▶ _Materials provided_
──────────────────────────────

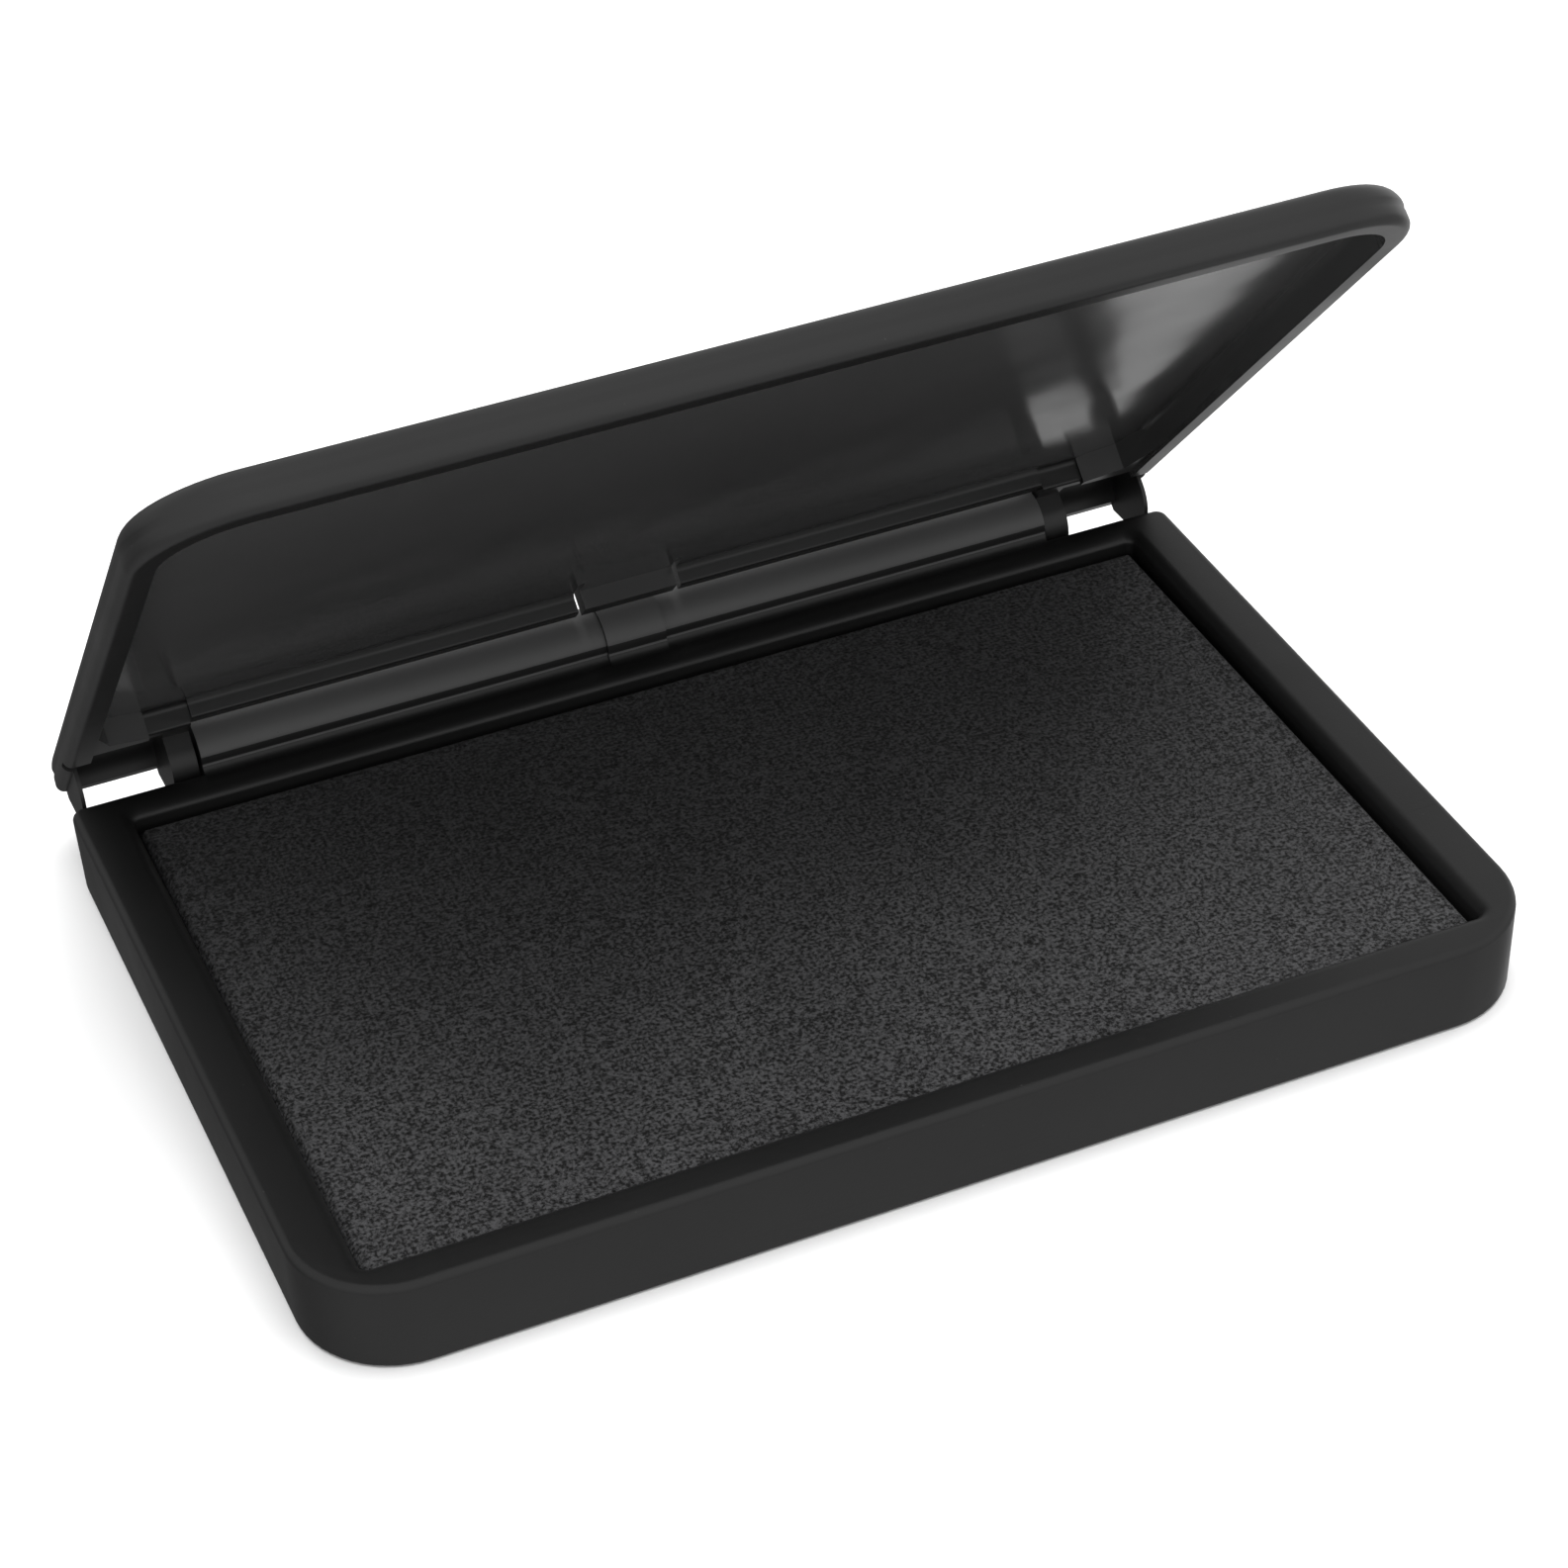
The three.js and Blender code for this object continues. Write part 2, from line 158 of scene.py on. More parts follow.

──────────────────────────────

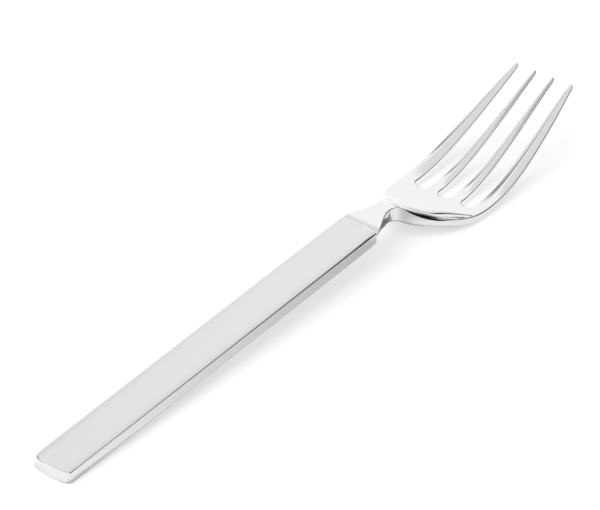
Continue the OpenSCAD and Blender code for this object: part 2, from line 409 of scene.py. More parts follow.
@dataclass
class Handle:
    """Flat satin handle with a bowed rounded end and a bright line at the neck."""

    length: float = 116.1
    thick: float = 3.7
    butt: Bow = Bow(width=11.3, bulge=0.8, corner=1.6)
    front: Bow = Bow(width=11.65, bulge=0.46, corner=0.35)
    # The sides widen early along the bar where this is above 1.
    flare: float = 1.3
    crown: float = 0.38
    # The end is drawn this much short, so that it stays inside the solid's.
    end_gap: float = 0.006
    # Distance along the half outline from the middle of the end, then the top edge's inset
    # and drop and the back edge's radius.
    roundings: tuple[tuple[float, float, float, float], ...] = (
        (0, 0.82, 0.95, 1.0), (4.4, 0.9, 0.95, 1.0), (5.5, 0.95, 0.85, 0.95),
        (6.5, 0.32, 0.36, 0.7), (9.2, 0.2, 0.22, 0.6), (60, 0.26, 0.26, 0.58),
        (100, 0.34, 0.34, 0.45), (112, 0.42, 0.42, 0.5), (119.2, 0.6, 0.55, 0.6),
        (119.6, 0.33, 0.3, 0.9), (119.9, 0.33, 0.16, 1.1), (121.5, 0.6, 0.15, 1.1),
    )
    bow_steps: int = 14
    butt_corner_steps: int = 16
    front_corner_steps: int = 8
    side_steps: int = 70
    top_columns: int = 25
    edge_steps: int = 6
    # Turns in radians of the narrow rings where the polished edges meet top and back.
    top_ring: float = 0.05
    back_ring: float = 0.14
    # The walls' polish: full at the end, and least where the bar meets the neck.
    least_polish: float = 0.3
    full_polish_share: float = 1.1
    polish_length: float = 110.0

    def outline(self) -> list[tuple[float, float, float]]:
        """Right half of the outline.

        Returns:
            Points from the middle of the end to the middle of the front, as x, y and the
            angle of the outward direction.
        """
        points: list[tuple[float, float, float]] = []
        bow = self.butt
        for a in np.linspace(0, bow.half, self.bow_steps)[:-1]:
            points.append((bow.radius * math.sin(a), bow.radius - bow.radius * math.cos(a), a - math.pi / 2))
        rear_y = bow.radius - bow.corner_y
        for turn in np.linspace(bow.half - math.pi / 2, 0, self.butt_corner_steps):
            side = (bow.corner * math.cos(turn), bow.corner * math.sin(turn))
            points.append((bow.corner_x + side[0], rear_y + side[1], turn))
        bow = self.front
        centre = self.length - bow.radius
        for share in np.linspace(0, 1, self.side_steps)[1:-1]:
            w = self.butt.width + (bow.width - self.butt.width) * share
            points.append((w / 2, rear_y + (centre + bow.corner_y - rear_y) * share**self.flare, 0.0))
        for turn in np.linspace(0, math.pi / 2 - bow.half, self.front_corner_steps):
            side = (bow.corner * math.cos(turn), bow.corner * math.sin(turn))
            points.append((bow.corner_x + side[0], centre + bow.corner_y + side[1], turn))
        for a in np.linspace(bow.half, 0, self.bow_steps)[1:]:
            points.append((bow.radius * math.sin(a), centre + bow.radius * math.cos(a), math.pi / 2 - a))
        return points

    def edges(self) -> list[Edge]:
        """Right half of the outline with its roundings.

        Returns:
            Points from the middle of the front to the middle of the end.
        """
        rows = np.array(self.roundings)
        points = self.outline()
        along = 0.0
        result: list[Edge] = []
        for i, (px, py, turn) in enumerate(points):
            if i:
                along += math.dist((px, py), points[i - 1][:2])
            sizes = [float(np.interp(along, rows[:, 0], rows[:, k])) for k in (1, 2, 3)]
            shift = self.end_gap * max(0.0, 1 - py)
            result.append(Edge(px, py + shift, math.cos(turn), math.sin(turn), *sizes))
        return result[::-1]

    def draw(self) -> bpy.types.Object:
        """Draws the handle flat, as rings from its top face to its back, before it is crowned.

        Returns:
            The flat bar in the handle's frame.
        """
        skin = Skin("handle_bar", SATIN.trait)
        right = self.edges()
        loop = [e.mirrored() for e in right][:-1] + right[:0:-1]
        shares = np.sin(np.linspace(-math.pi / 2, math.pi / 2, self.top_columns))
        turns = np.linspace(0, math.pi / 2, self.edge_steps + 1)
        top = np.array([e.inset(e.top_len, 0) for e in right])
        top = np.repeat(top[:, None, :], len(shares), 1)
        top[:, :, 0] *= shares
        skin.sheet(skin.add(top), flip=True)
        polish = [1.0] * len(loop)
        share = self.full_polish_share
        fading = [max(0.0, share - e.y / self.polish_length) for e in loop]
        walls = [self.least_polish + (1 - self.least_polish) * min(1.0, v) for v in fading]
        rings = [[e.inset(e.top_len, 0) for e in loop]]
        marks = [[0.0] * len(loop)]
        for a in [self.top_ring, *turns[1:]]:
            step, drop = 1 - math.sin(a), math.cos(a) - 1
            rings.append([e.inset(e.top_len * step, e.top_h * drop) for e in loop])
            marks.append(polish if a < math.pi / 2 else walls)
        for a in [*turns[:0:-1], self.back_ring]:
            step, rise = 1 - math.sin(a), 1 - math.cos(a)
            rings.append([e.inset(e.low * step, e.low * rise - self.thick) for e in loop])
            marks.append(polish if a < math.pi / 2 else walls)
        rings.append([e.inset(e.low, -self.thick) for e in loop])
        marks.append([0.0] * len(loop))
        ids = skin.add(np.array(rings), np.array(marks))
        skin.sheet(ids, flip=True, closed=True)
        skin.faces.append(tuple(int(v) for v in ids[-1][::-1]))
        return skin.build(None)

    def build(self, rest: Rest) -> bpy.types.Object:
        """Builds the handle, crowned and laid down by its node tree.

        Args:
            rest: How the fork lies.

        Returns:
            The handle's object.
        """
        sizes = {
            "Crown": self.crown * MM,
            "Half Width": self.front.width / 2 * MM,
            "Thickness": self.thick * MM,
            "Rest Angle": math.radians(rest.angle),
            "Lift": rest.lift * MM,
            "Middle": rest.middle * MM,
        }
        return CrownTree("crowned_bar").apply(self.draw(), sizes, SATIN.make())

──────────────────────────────

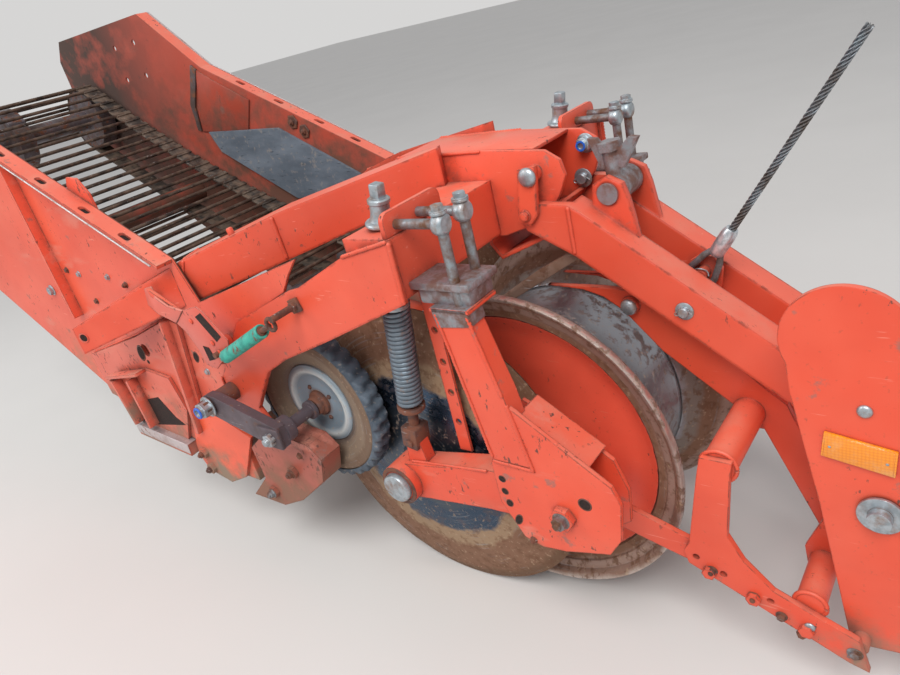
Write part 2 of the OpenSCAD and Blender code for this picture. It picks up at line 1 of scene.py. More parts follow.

──────────────────────────────

▶ _Problem to solve_
Look through the material above and pick out each line holding the word "this".

▶ _The solution_
The three.js and Blender code for this object continues. Write part 2, from line 158 of scene.py on. More parts follow.
Continue the OpenSCAD and Blender code for this object: part 2, from line 409 of scene.py. More parts follow.
    # The sides widen early along the bar where this is above 1.
    # The end is drawn this much short, so that it stays inside the solid's.
Write part 2 of the OpenSCAD and Blender code for this picture. It picks up at line 1 of scene.py. More parts follow.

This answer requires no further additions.